2 teaspoons prepared wasabi+

+Available in Asian markets or in ethnic sections of supermarkets.

1. Place sesame seeds in a small, ungreased frying pan over medium-high heat. Shake pan every minute until seeds start to pop (3 to 4 minutes). Pour from pan into a shallow bowl and allow to cool. Set aside.

2. Place 2 tablespoons seasoned rice-wine vinegar in a bowl, preferably ceramic. Peel, pit and dice the avocados. Transfer to the bowl with the vinegar. Add pickled ginger and wasabi and remaining vinegar. Mix gently, then refrigerate until 15 minutes before serving.

3. Garnish with reserved toasted sesame seeds and serve with golden crisps (recipe follows).

GOLDEN CRISPS

1 package won ton skins+

Non-stick vegetable spray

+Available in Asian markets or in ethnic sections of supermarkets.

1. Heat oven to 450 degrees. Grease a cookie sheet with non-stick vegetable spray. Dip each skin in cold water and place on the cookie sheet. Prepare only a single layer of skins.

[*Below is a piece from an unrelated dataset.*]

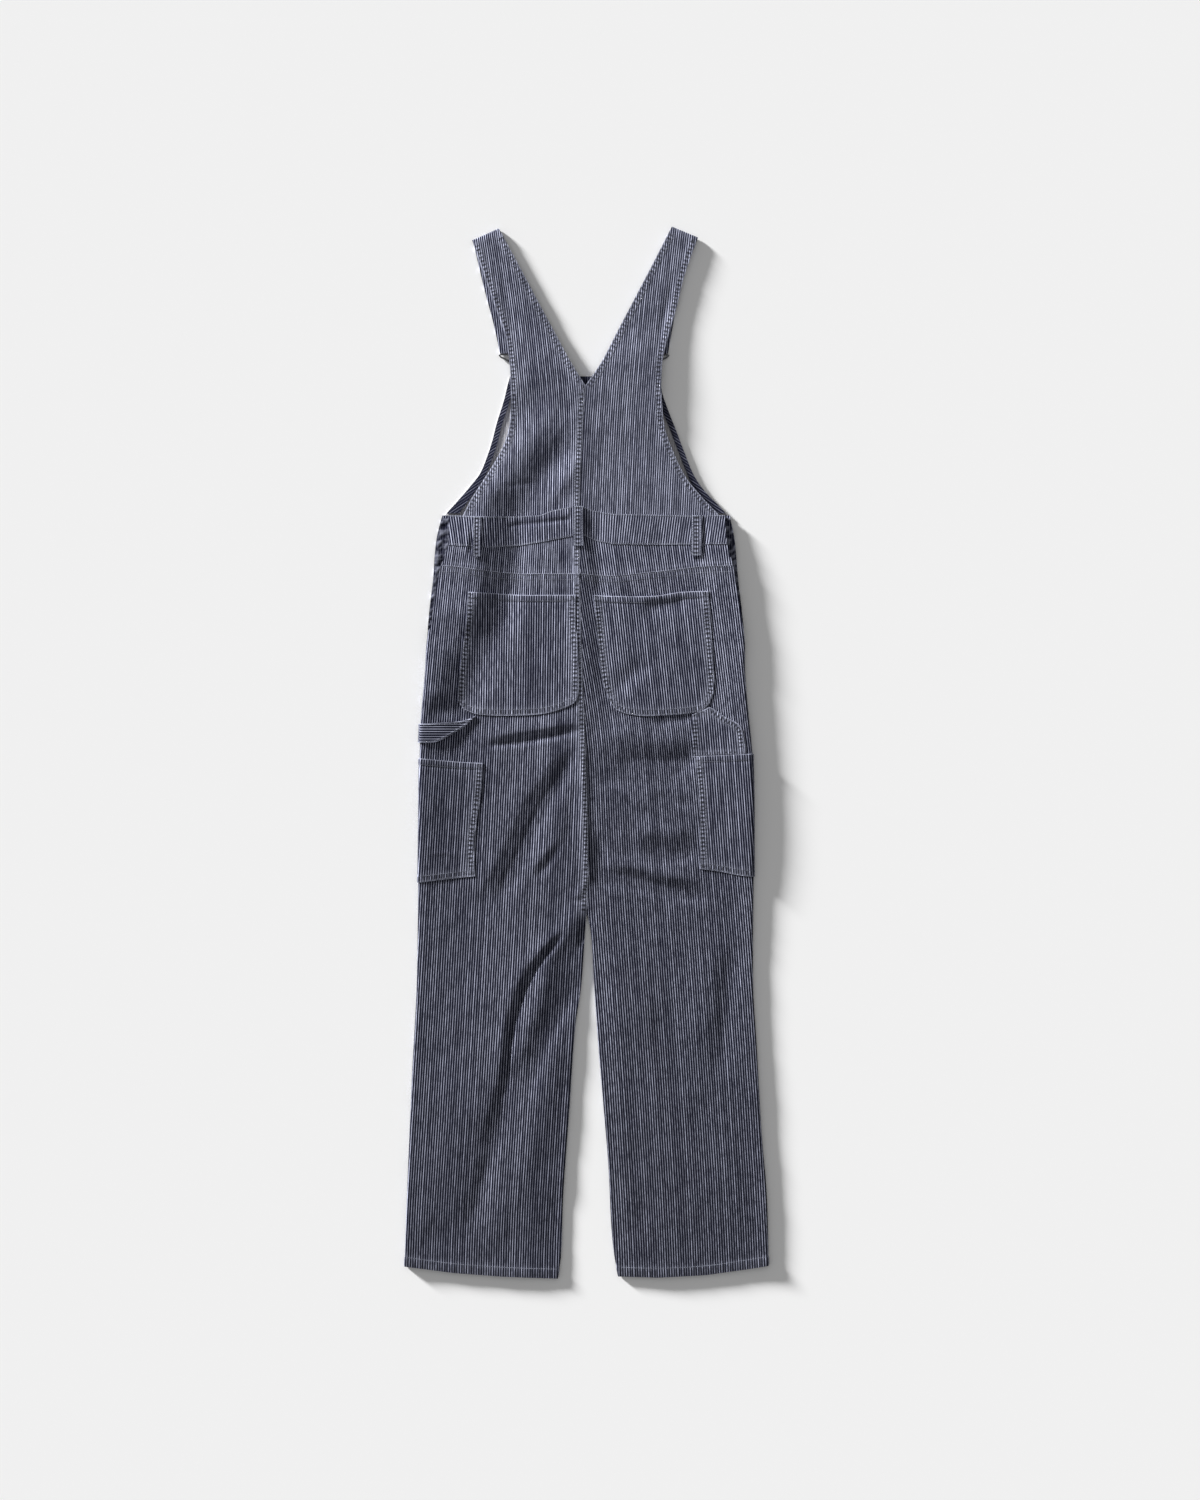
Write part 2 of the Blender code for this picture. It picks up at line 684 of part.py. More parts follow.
def bib_button(side, across):
    """A shanked button, turned about its own axis, standing on the bib's top edge."""
    seat = WALL + CLEAR + FACING_WALL + CLEAR
    profile = (
        (0.0, BUTTON_TOP), (BUTTON_CAP - 1.2, BUTTON_TOP), (BUTTON_CAP, BUTTON_TOP - 0.6),
        (BUTTON_CAP, BUTTON_TOP - 1.2), (BUTTON_SHANK, BUTTON_TOP - 1.2), (BUTTON_SHANK, seat), (0.0, seat),
    )
    mesh = bmesh.new()
    verts = [mesh.verts.new((radius * MM, 0, height * MM)) for radius, height in profile]
    for first, last in zip(verts, verts[1:]):
        mesh.edges.new((first, last))
    data = bpy.data.meshes.new(f"bib_button_{side}")
    mesh.to_mesh(data)
    mesh.free()
    made = add_object(data.name, data, PIECES, STEEL, roughness=0.4, metallic=1.0)
    made.location = place(across, BUTTON_UP, 0) * MM
    turn = made.modifiers.new("turn", "SCREW")
    turn.steps = turn.render_steps = 16
    turn.use_merge_vertices = True
    turn.merge_threshold = 0.00001


def front():
    up = Vector((0, 0, 1))
    for side in ("left", "right"):
        cloth(f"front_leg_{side}", leg_sheet(side, False), WALL, DENIM)
    left = lambda level: smooth(LEFT_SIDE + LEFT_FRONT_HIP, level)
    right = lambda level: smooth(RIGHT_SIDE + RIGHT_FRONT_HIP, level)
    band_rows = (FRONT_BAND_BOTTOM + SEAM / 2, FRONT_BAND_TOP - SEAM / 2)
    cloth("front_waistband", level_sheet(left, right, band_rows, 6, 0.0, up), BAND_WALL, DENIM)
    left_bib = lambda level: smooth(LEFT_BIB, level)
    right_bib = lambda level: smooth(RIGHT_BIB, level)
    rows = even(FRONT_BAND_TOP + SEAM / 2, BIB_TOP, 12)
    cloth("bib", level_sheet(left_bib, right_bib, rows, 6, 0.0, up), WALL, DENIM_WRONG)

    down = Vector((0, 0, -1))
    level = WALL + CLEAR + FACING_WALL
    rows = even(FRONT_BAND_TOP + 3, BIB_TOP - TOP_FACING - SEAM, 11)
    inner = lambda up: smooth(LEFT_BIB, up) + straight(FACING_WIDTH, up)
    cloth("bib_facing_left", level_sheet(left_bib, inner, rows, 2, level, down), FACING_WALL, DENIM)
    inner = lambda up: smooth(RIGHT_BIB, up) - straight(FACING_WIDTH, up)
    cloth("bib_facing_right", level_sheet(inner, right_bib, rows, 2, level, down), FACING_WALL, DENIM)
    rows = (BIB_TOP - TOP_FACING, BIB_TOP)
    cloth("bib_facing_top", level_sheet(left_bib, right_bib, rows, 6, level, down), FACING_WALL, DENIM)
    for side in ("left", "right"):
        cloth(f"placket_{side}", placket_sheet(side), PLACKET_WALL, DENIM)


def back():
    legs = {side: leg_sheet(side, True) for side in ("left", "right")}
    for side in ("left", "right"):
        cloth(f"back_leg_{side}", legs[side], WALL, DENIM)
        cloth(f"back_yoke_{side}", yoke_sheet(side), WALL, DENIM)
        cloth(f"back_bodice_{side}", bodice_sheet(side), BODICE_WALL, DENIM_LIGHT)
    cloth("back_waistband", band_sheet(), BAND_WALL, DENIM)
    pocket("back_pocket_left", legs["left"], BACK_POCKET_LEFT)
    pocket("back_pocket_right", legs["right"], BACK_POCKET_RIGHT)
    pocket("side_pocket_left", legs["left"], SIDE_POCKET_LEFT)
    pocket("side_pocket_right", legs["right"], SIDE_POCKET_RIGHT)
    pocket("tool_pocket_right", legs["right"], TOOL_POCKET)
    pocket("hammer_loop", legs["left"], HAMMER_LOOP, LOOP_WALL)
    for name, *sizes in BELT_LOOPS:
        cloth(name, belt_loop_sheet(*sizes), LOOP_WALL, DENIM_LIGHT)


def hardware():
    for side, middle, button in HARDWARE:
        strap_loop(side, middle, button)
        bib_button(side, button)


for old in list(bpy.data.objects):
    bpy.data.objects.remove(old, do_unlink=True)

PIECES = bpy.data.collections.new("overalls")
CUTTERS = bpy.data.collections.new("outlines")
bpy.context.scene.collection.children.link(PIECES)
bpy.context.scene.collection.children.link(CUTTERS)

front()
back()
hardware()
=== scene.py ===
"""Bib overalls laid flat on their front, seen from the back: the cloth, its stitching and its metal.

Tables are in millimetres: across is measured from the middle of the garment to the right as it is
seen from above, and up is measured from the hem towards the straps. A sheet of cloth is a grid of
places, each with the way into the cloth from its outer face. Its stripes follow a UV map in metres
called grain, and a second one called sewn holds the way along the nearest seam and the way from it.
"""

import math

import bmesh
import bpy
import numpy as np
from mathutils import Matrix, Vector


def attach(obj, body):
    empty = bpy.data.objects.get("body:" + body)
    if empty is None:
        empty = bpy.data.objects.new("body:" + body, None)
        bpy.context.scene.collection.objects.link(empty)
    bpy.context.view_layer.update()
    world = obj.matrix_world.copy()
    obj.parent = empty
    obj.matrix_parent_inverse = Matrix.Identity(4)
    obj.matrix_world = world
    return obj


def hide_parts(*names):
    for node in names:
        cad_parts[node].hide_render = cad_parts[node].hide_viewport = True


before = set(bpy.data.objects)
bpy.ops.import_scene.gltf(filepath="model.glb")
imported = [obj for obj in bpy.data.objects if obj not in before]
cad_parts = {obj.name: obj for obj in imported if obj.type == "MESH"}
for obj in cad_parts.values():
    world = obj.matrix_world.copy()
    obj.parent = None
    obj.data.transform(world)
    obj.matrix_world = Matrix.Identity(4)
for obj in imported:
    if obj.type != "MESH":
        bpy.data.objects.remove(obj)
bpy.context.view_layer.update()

MM = 0.001

# Driving sizes
LENGTH = 1453.0
WALL = 1.5
BODICE_WALL = 2.0
BAND_WALL = 2.6
POCKET_WALL = 1.0
LOOP_WALL = 2.4
BELT_LOOP_WALL = 1.2
SEAM = 0.3
CLEAR = 0.3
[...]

2. Bake skins until golden brown, 5 to 8 minutes. They burn easily, so check frequently. Transfer from the cookie sheet to a rack immediately. Repeat with remaining skins.

3. When cool, store in an air-tight container or freeze.

BABS JOSEPH`S GOAT`S-MILK-CHEESE SOUFFLE

Eight servings

Non-stick vegetable spray

6 croissants, day-old preferred

12 ounces soft, white goat`s-milk cheese

1/2 cup grated Parmesan cheese

6 extra-large eggs

2 tablespoons Dijon-style mustard+

1/2 teaspoon ground nutmeg

4 cups whole milk

Freshly ground pepper

+Note: For a sharper taste, substitute English mustard.

1. Heat oven to 350 degrees. Grease the bottom of a 9- or 10-inch souffle mold or baking dish with the non-stick spray.

2. Break each croissant into 6 pieces and place in the mold. Break goat cheese into pieces and scatter over the croissant layer. Sprinkle on the Parmesan.

3. Beat eggs until frothy. Add mustard, nutmeg and milk and mix until blended. Pour over the cheese and croissants, then top with a generous grinding of pepper.

4. Bake in the middle of the oven for 50 to 60 minutes, or until golden brown, puffed and the custard is set. The souffle may be served warm or at room temperature. It falls as it cools, but still tastes delicious.